In a meeting last week, the monetary policy committee (MPC) voted to keep the benchmark interest rate unchanged. As shown in Chart 1, the policy repo rate stands at six per cent. The decision, taken by a 5-1 vote, was expected by analysts. Headline retail inflation, as measured by the consumer price index, had risen to a seven-month high of 3.6 per cent in October. And, as shown in Chart 2, core inflation, which excludes food and fuel, continues to remain sticky.
The MPC now expects the inflation rate to rise during the second half of the year, ranging between 4.2 and 4.6 per cent, on account of an increase in house rent allowance (HRA) by the Centre. Other factors such as rising oil prices and the possibility of fiscal slippages are also keeping the committee on tenterhooks.
On the growth front, the committee expressed optimism. Economic activity rebounded in Q2FY18, with gross domestic product (GDP) growing at 6.3 per cent, up from 5.7 per cent in Q1, as shown in Chart 3.
The Reserve Bank of India (RBI) expects growth to rise to seven per cent in Q3 and further to 7.8 per cent in Q4. And, while investment as a ratio of GDP continues to fall, it has seen a pick-up in Q2, as shown in Chart 4.

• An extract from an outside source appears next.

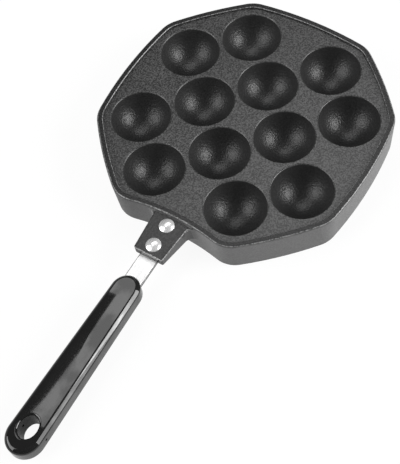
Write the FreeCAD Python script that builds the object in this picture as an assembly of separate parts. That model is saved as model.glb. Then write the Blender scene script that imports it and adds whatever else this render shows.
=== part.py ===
"""Hand-held pan for baking small batter balls: a cast plate with twelve round hollows,
a steel strap riveted under its handle tab, and a moulded grip on the strap.

Every length is in millimetres and every angle in degrees. The pan stands on the rim of
its skirt at z = 0, +Z is up, and the handle points along -Y. The origin is the middle of
the pan on the plane it stands on.
"""
import FreeCAD, Part
import math
import os
from collections import namedtuple
from FreeCAD import Vector

# Plan outline of the pan: four long and four short sides, each slightly bowed outwards.
LONG_SIDE_DISTANCE = 86.5      # pan centre to the chord of a long side
LONG_SIDE_LENGTH = 86.1        # corner to corner, before the corners are rounded
LONG_SIDE_BOW = 3.7
SHORT_SIDE_BOW = 1.8
CORNER_RADIUS = 20.6

# The long side that carries the handle is hollow instead.
HANDLE_SIDE_DISTANCE = 84.7    # pan centre to the middle of the hollow side
HANDLE_SIDE_RADIUS = 148.0
HANDLE_CORNER_RADIUS = 19.0

# Section of the casting.
PLATE_TOP = 23.3               # cooking surface above the standing plane
PLATE_THICKNESS = 3.0
SKIRT_THICKNESS = 2.8
SKIRT_DRAFT = 1.6              # how far the skirt leans in at its foot
LIP_HEIGHT = 1.7
LIP_WIDTH = 4.0
LIP_OUTER_EDGE = 1.2
LIP_INNER_CHAMFER = 0.4

# Round hollows, on a square grid turned 45 degrees, with its four corner places empty.
CUP_PITCH = 42.4
CUPS_PER_ROW = 4
CUP_GRID_TURN = 45.0
CUP_RADIUS = 19.7
CUP_DEPTH = 19.0
CUP_RIM_EDGE = 0.8
CUP_WALL = 2.6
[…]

While concerns over the monetary policy transmission mechanism remain, as shown in Chart 5, the marginal cost of funds based lending rate for banks has fallen sharply. But, despite this fall, bank lending, especially to industry, continues to remain depressed (Chart 6) on account of the twin balance sheet problem. As shown in Chart 7, gross non-performing loans continue to remain well over 10 per cent, suggesting limited capital available for lending. And on the industry front, the low capacity utilisation rates, shown in Chart 8, suggest demand continues to remain sluggish.